The performance of Apriori algorithm is compared with FP-tree in the report.

Executing the command: sh run.sh retail.txt -plot generates a plot using plot.py
The results obtained are explained as follows.

Performance of FP-growth v/s Apriori

We observe that the running time of FP-growth is lesser than Apriori algorithm. Also, with increase in support threshold, the running time of both Apriori and FP-growth decrease. The decrease for FP-growth is less as compared to Apriori.

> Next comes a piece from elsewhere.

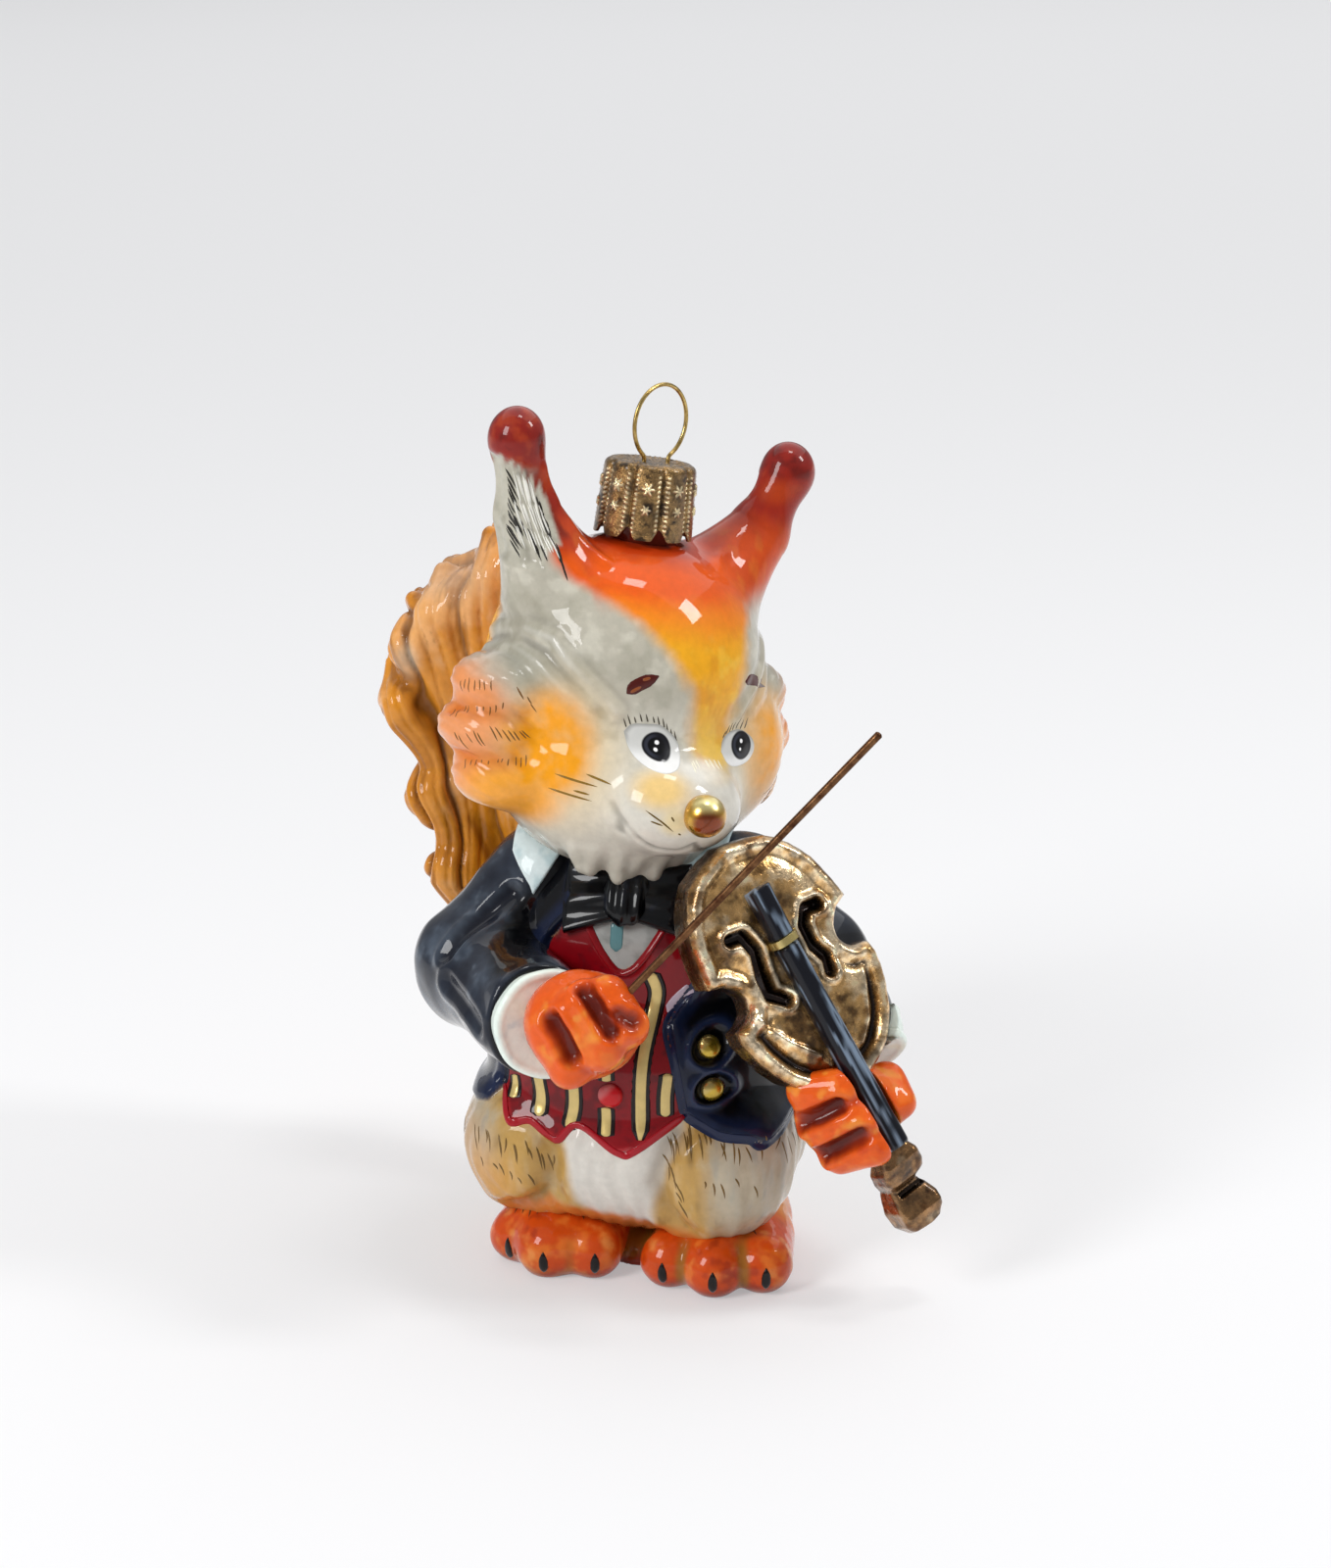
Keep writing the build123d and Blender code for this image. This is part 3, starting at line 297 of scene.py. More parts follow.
def tube(path, radius, sides, up=(0, 0, 1)):
    """A round profile carried along a path, each end drawn in to a point so that it is closed."""
    first, last = unit(path[1] - path[0]) * radius, unit(path[-1] - path[-2]) * radius
    radii = np.concatenate([[0, 0.6 * radius], np.full(len(path), radius), [0.6 * radius, 0]])
    path = np.concatenate(
        [[path[0] - 0.5 * first, path[0] - 0.35 * first], path, [path[-1] + 0.35 * last, path[-1] + 0.5 * last]])
    heading = np.gradient(path, axis=0)
    heading /= np.linalg.norm(heading, axis=1, keepdims=True)
    side = np.cross(heading, np.asarray(up, float))
    weak = np.linalg.norm(side, axis=1) < 1e-3
    side[weak] = np.cross(heading[weak], [0.0, 1.0, 0.1])
    side /= np.linalg.norm(side, axis=1, keepdims=True)
    over = np.cross(side, heading)
    a = round_angles(sides)
    ring = side[:, None] * np.cos(a)[:, None] + over[:, None] * np.sin(a)[:, None]
    points = path[:, None] + radii[:, None, None] * ring
    return points.reshape(-1, 3), grid_quads(len(path), sides)


# Colours and finishes
def colour(code):
    """Linear colour from the six digits of a display colour."""
    c = np.array([int(code[i:i + 2], 16) / 255 for i in (0, 2, 4)])
    return np.where(c <= 0.04045, c / 12.92, ((c + 0.055) / 1.055) ** 2.4)


def brush(paint, code, mask):
    """Lays a colour over the paint where the mask is 1."""
    mask = np.clip(np.asarray(mask, float), 0, 1)[..., None]
    return paint * (1 - mask) + colour(code) * mask


def coats(paint, *layers):
    """Lays coats of colour over the paint in turn, each given as a colour and its mask."""
    for code, mask in layers:
        paint = brush(paint, code, mask)
    return paint


def painted(p, base, *layers):
    """One colour at every point, under coats of others."""
    return coats(np.broadcast_to(colour(base), (len(p), 3)), *layers)


class Recipe:
    """A node material, built link by link."""

    def __init__(self, name):
        self.material = bpy.data.materials.new(name)
        self.material.use_nodes = True
        self.tree = self.material.node_tree
        self.tree.nodes.clear()
        self.output = self.node("ShaderNodeOutputMaterial")
        self.shader = self.node("ShaderNodeBsdfPrincipled")
        self.tree.links.new(self.shader.outputs[0], self.output.inputs[0])
        self.place = self.node("ShaderNodeTexCoord").outputs["Object"]

    def node(self, kind, **settings):
        """A new node with its settings."""
        made = self.tree.nodes.new(kind)
        for key, value in settings.items():
            setattr(made, key, value)
        return made

    def set(self, **sockets):
        """Gives sockets of the shader a value or the output of a node."""
        for key, value in sockets.items():
            socket = self.shader.inputs[key.replace("_", " ")]
            if hasattr(value, "is_output"):
                self.tree.links.new(value, socket)
            else:
                socket.default_value = value
        return self

    def link(self, source, node, socket):
        """Gives one socket of a node a value or the output of another node."""
        if hasattr(source, "is_output"):
            self.tree.links.new(source, node.inputs[socket])
        else:
            node.inputs[socket].default_value = source

    def noise(self, scale, detail, rough):
        made = self.node("ShaderNodeTexNoise")
        made.inputs["Scale"].default_value = scale
        made.inputs["Detail"].default_value = detail
        made.inputs["Roughness"].default_value = rough
        self.tree.links.new(self.place, made.inputs["Vector"])
        return made.outputs["Fac"]

    def ramp(self, source, stops):
        """A number turned into a colour: stops of (place, grey value or colour), even between them."""
        made = self.node("ShaderNodeValToRGB")
        self.tree.links.new(source, made.inputs[0])
        elements = made.color_ramp.elements
        while len(elements) < len(stops):
            elements.new(0.5)
        for element, (at, value) in zip(elements, stops):
            element.position = at
            c = (value,) * 3 if isinstance(value, (int, float)) else tuple(colour(value))
            element.color = (*c, 1)
        return made.outputs[0]

    def mix(self, a, b, factor, mode="MIX"):
        """Two colours mixed, or multiplied, by a factor."""
        made = self.node("ShaderNodeMix", data_type="RGBA", blend_type=mode)
        self.link(factor, made, 0)
        for index, value in ((6, a), (7, b)):
            self.link(tuple(colour(value)) + (1,) if isinstance(value, str) else value, made, index)
        return made.outputs[2]

    def bump(self, height, distance):
        made = self.node("ShaderNodeBump")
        made.inputs["Distance"].default_value = distance
        self.tree.links.new(height, made.inputs["Height"])
        return made.outputs[0]

    def paint(self):
        return self.node("ShaderNodeVertexColor", layer_name="paint").outputs[0]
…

In Apriori, the pattern matching operation of comparing candidate sets with transactions becomes expensive due to the increasing size of candidate sets. As large number of candidates are generated, they require more memory space. The breadth first search approach can be quite costly in terms of memory as it requires at any moment to keep in the worst case all k and k − 1 itemsets in memory (for k > 1).

On the other hand, for fp-tree, there is no candidate generation and hence it requires less memory. It removes the need to calculate the pairs to be counted (which requires expensive computation). The FP-Growth algorithm stores in memory a compact version of the database.
A major advantage of fp-growth algorithm is that it only explores the frequent itemsets in the search space, thus avoiding considering many itemsets not appearing in the database, i.e., infrequent itemsets.

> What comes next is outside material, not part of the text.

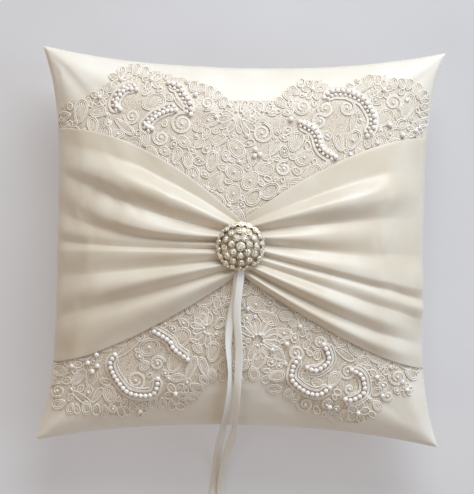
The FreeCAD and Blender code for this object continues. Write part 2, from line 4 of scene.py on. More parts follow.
import bmesh
import bpy
import numpy as np
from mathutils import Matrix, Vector


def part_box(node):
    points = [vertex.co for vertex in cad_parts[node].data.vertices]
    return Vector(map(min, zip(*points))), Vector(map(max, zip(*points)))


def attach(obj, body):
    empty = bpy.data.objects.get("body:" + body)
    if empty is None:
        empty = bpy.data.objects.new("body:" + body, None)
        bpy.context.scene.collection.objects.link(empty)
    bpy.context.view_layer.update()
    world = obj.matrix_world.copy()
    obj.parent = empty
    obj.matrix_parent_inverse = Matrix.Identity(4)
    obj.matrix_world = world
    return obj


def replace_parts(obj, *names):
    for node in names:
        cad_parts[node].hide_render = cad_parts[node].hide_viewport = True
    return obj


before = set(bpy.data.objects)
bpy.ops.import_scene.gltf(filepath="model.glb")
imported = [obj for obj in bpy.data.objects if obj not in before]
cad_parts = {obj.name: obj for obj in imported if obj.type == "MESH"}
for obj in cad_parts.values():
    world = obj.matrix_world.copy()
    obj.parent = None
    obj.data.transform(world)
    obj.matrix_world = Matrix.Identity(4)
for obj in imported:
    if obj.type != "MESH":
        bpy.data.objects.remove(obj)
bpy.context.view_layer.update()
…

With the increase in number of items, more search space is needed and I/O will also increase for Apriori. Apriori requires more database scans as compared to fp-growth; whenever new candidates are generated, DB scan is required. However, FP- tree requires only 2 DB scans.
Thus, fp-growth is much better computationally.

Another limitation of Apriori is that the time complexity is O(m^2 * n), where m is the number of distinct items and n is the number of transactions. On the other hand, fp-growth algorithm is O(n) which is much faster than Apriori.